I hope all is well by now, but Alice previously said her kids were named Jackie and Stan.


----------



## Chef Munky (Dec 4, 2015)

Roll_Bones said:


> There are plenty boys on this forum too Alice, unless your comment was directed at girls only?
> 
> That should always be a given on any forum.
> 
> Probably a BOT.  Troll type post it seems.



That's a possibility.Remember don't feed the Trolls.

The way I see it is if a newbie asks a question.Is given an answer and never replies back or is seen of again, in any way around here.Troll is written all over that post.
I don't waste my time with them.


----------



## Kayelle (Dec 4, 2015)

Good comes from most things though. At least we were given the opportunity to support Medtrain.


----------



## Janet H (Dec 4, 2015)

Alice Norton said:


> Girls, it will be the worst Thanksgiving in my family...
> I bought a turkey yesterday in Walmart and it was definitely fresh. It looked and smelled good. But after dinner my whole family except me (because i'm a vegetarian,) were poisoned. My son Robert got in the hospital and he's still there! I don't know what to do!



I'm sorry to hear this happened - I know that this is a scenario we all fear and I can only imagine how tough this must be.  Since you said you shopped at Walmart - is there any chance that some of the recalled celery was involved?  You can look at the recall list here: Taylor Farms Pacific, Inc. Recalls Celery Products Because Of Possible Health Risk

Please let us know how you and your family are doing.


----------



## Janet H (Feb 20, 2018)

This discussion has been closed by the site team and I wanted to let you know the reason behind this.

Recently we were contacted by news outlets asking questions about the first post of this thread after it was identified as being suspicious.

Shortly after this first post was made back in 2015 an unusual number of links were posted on twitter and other social media from Russian linked accounts all linking to this post.  This post was used to perpetuate alarm about wide spread turkey poisoning that turned out to be false. 

Today the Wall Street Journal ran an article about this and you can read it here: https://www.wsj.com/graphics/russian-trolls-tweeted-disinformation-long-before-u-s-election/

It's disheartening to consider that Discuss Cooking would have been used in this way but we thought in the interest of transparency you would want to know.   

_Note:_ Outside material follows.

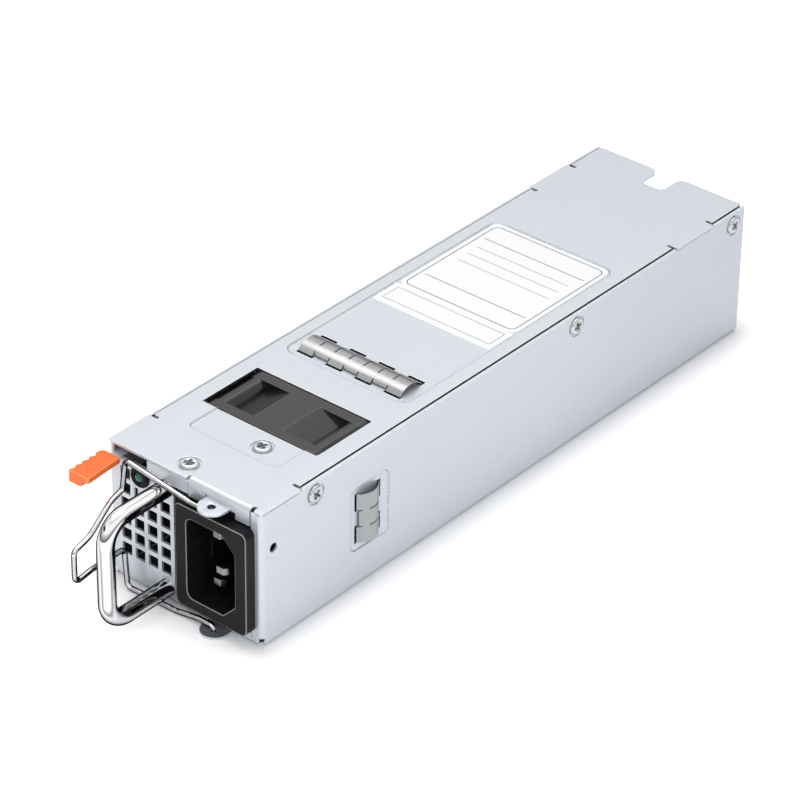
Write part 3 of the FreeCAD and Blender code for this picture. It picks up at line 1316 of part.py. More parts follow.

The friendly community we work so hard to maintain was used to leverage discord and agendas that are antithetical to those ideals that most folks hold. We are quick to trust what we read and the motivations of others and so while it is distasteful, we must recognize that we were unwittingly scooped up in a misinformation scheme designed to sow discord and distrust.

We're grateful that diligent reporters and investigators have shone a bright light on this problem and hope to learn from this - we should all pay a little closer attention.


----------